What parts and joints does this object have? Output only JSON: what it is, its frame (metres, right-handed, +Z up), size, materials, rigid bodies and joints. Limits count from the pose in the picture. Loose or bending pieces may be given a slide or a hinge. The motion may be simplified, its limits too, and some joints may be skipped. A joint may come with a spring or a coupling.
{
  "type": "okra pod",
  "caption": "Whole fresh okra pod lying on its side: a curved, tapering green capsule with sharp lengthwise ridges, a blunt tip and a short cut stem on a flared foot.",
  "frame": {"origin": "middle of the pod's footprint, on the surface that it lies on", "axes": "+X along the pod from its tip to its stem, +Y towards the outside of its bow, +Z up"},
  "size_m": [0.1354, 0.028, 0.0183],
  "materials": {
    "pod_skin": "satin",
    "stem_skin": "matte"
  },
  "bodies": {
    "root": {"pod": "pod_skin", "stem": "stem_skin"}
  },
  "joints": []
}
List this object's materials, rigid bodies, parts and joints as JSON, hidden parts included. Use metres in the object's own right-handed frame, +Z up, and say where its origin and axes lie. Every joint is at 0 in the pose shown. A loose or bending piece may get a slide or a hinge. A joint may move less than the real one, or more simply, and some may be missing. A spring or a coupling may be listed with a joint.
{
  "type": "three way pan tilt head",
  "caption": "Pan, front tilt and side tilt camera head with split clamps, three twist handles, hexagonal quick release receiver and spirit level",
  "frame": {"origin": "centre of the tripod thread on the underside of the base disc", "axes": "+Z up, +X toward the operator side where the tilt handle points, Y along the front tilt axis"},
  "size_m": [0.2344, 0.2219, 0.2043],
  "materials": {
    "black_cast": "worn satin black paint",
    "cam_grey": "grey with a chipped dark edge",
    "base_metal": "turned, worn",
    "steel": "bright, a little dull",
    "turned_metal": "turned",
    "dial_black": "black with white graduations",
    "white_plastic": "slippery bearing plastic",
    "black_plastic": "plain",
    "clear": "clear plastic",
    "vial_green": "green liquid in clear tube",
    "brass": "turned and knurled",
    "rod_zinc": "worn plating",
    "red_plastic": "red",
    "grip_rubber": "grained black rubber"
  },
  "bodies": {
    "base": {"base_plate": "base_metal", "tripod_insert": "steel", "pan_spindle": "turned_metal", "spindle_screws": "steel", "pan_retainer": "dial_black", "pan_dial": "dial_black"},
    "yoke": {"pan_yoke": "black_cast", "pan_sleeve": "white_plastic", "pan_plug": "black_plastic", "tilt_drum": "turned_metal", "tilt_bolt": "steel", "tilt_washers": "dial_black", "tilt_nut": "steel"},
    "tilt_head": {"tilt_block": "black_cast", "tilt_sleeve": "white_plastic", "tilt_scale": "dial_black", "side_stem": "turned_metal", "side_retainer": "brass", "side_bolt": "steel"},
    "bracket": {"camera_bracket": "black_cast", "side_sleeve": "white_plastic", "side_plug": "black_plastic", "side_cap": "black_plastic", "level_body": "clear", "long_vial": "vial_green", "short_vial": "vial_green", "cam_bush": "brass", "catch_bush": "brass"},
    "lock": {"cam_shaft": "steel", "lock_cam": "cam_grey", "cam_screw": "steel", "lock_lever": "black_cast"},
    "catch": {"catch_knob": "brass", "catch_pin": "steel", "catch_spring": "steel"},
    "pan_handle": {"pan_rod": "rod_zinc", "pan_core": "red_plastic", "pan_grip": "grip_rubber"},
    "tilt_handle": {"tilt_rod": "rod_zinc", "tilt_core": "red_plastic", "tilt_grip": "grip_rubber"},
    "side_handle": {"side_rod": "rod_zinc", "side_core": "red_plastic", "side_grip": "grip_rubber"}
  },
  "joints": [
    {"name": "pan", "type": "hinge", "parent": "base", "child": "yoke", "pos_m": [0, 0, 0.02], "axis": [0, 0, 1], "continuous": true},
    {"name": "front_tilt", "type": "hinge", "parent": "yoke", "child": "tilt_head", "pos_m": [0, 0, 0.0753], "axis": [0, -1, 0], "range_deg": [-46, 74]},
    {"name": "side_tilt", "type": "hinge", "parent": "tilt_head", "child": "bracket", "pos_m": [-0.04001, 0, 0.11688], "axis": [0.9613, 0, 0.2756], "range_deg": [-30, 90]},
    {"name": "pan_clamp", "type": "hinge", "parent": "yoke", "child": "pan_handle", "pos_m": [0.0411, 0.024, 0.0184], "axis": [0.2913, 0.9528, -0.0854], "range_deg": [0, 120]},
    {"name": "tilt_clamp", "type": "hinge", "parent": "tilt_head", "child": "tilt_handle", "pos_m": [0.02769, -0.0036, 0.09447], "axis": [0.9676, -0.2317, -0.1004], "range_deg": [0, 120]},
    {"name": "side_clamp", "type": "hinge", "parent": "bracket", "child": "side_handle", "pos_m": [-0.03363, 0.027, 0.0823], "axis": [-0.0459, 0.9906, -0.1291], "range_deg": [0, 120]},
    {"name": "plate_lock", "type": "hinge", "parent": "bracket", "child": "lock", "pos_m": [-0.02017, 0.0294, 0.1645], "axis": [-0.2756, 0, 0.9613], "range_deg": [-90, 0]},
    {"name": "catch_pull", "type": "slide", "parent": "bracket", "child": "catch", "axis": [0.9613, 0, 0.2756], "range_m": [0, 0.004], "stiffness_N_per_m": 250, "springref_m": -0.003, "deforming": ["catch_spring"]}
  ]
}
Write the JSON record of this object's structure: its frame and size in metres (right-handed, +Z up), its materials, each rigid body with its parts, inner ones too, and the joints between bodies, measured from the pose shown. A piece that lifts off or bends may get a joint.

SET EXERCISE:
Once more, set down the full listing, verbatim.

THE REPLY:
What parts and joints does this object have? Output only JSON: what it is, its frame (metres, right-handed, +Z up), size, materials, rigid bodies and joints. Limits count from the pose in the picture. Loose or bending pieces may be given a slide or a hinge. The motion may be simplified, its limits too, and some joints may be skipped. A joint may come with a spring or a coupling.
{
  "type": "okra pod",
  "caption": "Whole fresh okra pod lying on its side: a curved, tapering green capsule with sharp lengthwise ridges, a blunt tip and a short cut stem on a flared foot.",
  "frame": {"origin": "middle of the pod's footprint, on the surface that it lies on", "axes": "+X along the pod from its tip to its stem, +Y towards the outside of its bow, +Z up"},
  "size_m": [0.1354, 0.028, 0.0183],
  "materials": {
    "pod_skin": "satin",
    "stem_skin": "matte"
  },
  "bodies": {
    "root": {"pod": "pod_skin", "stem": "stem_skin"}
  },
  "joints": []
}
List this object's materials, rigid bodies, parts and joints as JSON, hidden parts included. Use metres in the object's own right-handed frame, +Z up, and say where its origin and axes lie. Every joint is at 0 in the pose shown. A loose or bending piece may get a slide or a hinge. A joint may move less than the real one, or more simply, and some may be missing. A spring or a coupling may be listed with a joint.
{
  "type": "three way pan tilt head",
  "caption": "Pan, front tilt and side tilt camera head with split clamps, three twist handles, hexagonal quick release receiver and spirit level",
  "frame": {"origin": "centre of the tripod thread on the underside of the base disc", "axes": "+Z up, +X toward the operator side where the tilt handle points, Y along the front tilt axis"},
  "size_m": [0.2344, 0.2219, 0.2043],
  "materials": {
    "black_cast": "worn satin black paint",
    "cam_grey": "grey with a chipped dark edge",
    "base_metal": "turned, worn",
    "steel": "bright, a little dull",
    "turned_metal": "turned",
    "dial_black": "black with white graduations",
    "white_plastic": "slippery bearing plastic",
    "black_plastic": "plain",
    "clear": "clear plastic",
    "vial_green": "green liquid in clear tube",
    "brass": "turned and knurled",
    "rod_zinc": "worn plating",
    "red_plastic": "red",
    "grip_rubber": "grained black rubber"
  },
  "bodies": {
    "base": {"base_plate": "base_metal", "tripod_insert": "steel", "pan_spindle": "turned_metal", "spindle_screws": "steel", "pan_retainer": "dial_black", "pan_dial": "dial_black"},
    "yoke": {"pan_yoke": "black_cast", "pan_sleeve": "white_plastic", "pan_plug": "black_plastic", "tilt_drum": "turned_metal", "tilt_bolt": "steel", "tilt_washers": "dial_black", "tilt_nut": "steel"},
    "tilt_head": {"tilt_block": "black_cast", "tilt_sleeve": "white_plastic", "tilt_scale": "dial_black", "side_stem": "turned_metal", "side_retainer": "brass", "side_bolt": "steel"},
    "bracket": {"camera_bracket": "black_cast", "side_sleeve": "white_plastic", "side_plug": "black_plastic", "side_cap": "black_plastic", "level_body": "clear", "long_vial": "vial_green", "short_vial": "vial_green", "cam_bush": "brass", "catch_bush": "brass"},
    "lock": {"cam_shaft": "steel", "lock_cam": "cam_grey", "cam_screw": "steel", "lock_lever": "black_cast"},
    "catch": {"catch_knob": "brass", "catch_pin": "steel", "catch_spring": "steel"},
    "pan_handle": {"pan_rod": "rod_zinc", "pan_core": "red_plastic", "pan_grip": "grip_rubber"},
    "tilt_handle": {"tilt_rod": "rod_zinc", "tilt_core": "red_plastic", "tilt_grip": "grip_rubber"},
    "side_handle": {"side_rod": "rod_zinc", "side_core": "red_plastic", "side_grip": "grip_rubber"}
  },
  "joints": [
    {"name": "pan", "type": "hinge", "parent": "base", "child": "yoke", "pos_m": [0, 0, 0.02], "axis": [0, 0, 1], "continuous": true},
    {"name": "front_tilt", "type": "hinge", "parent": "yoke", "child": "tilt_head", "pos_m": [0, 0, 0.0753], "axis": [0, -1, 0], "range_deg": [-46, 74]},
    {"name": "side_tilt", "type": "hinge", "parent": "tilt_head", "child": "bracket", "pos_m": [-0.04001, 0, 0.11688], "axis": [0.9613, 0, 0.2756], "range_deg": [-30, 90]},
    {"name": "pan_clamp", "type": "hinge", "parent": "yoke", "child": "pan_handle", "pos_m": [0.0411, 0.024, 0.0184], "axis": [0.2913, 0.9528, -0.0854], "range_deg": [0, 120]},
    {"name": "tilt_clamp", "type": "hinge", "parent": "tilt_head", "child": "tilt_handle", "pos_m": [0.02769, -0.0036, 0.09447], "axis": [0.9676, -0.2317, -0.1004], "range_deg": [0, 120]},
    {"name": "side_clamp", "type": "hinge", "parent": "bracket", "child": "side_handle", "pos_m": [-0.03363, 0.027, 0.0823], "axis": [-0.0459, 0.9906, -0.1291], "range_deg": [0, 120]},
    {"name": "plate_lock", "type": "hinge", "parent": "bracket", "child": "lock", "pos_m": [-0.02017, 0.0294, 0.1645], "axis": [-0.2756, 0, 0.9613], "range_deg": [-90, 0]},
    {"name": "catch_pull", "type": "slide", "parent": "bracket", "child": "catch", "axis": [0.9613, 0, 0.2756], "range_m": [0, 0.004], "stiffness_N_per_m": 250, "springref_m": -0.003, "deforming": ["catch_spring"]}
  ]
}
Write the JSON record of this object's structure: its frame and size in metres (right-handed, +Z up), its materials, each rigid body with its parts, inner ones too, and the joints between bodies, measured from the pose shown. A piece that lifts off or bends may get a joint.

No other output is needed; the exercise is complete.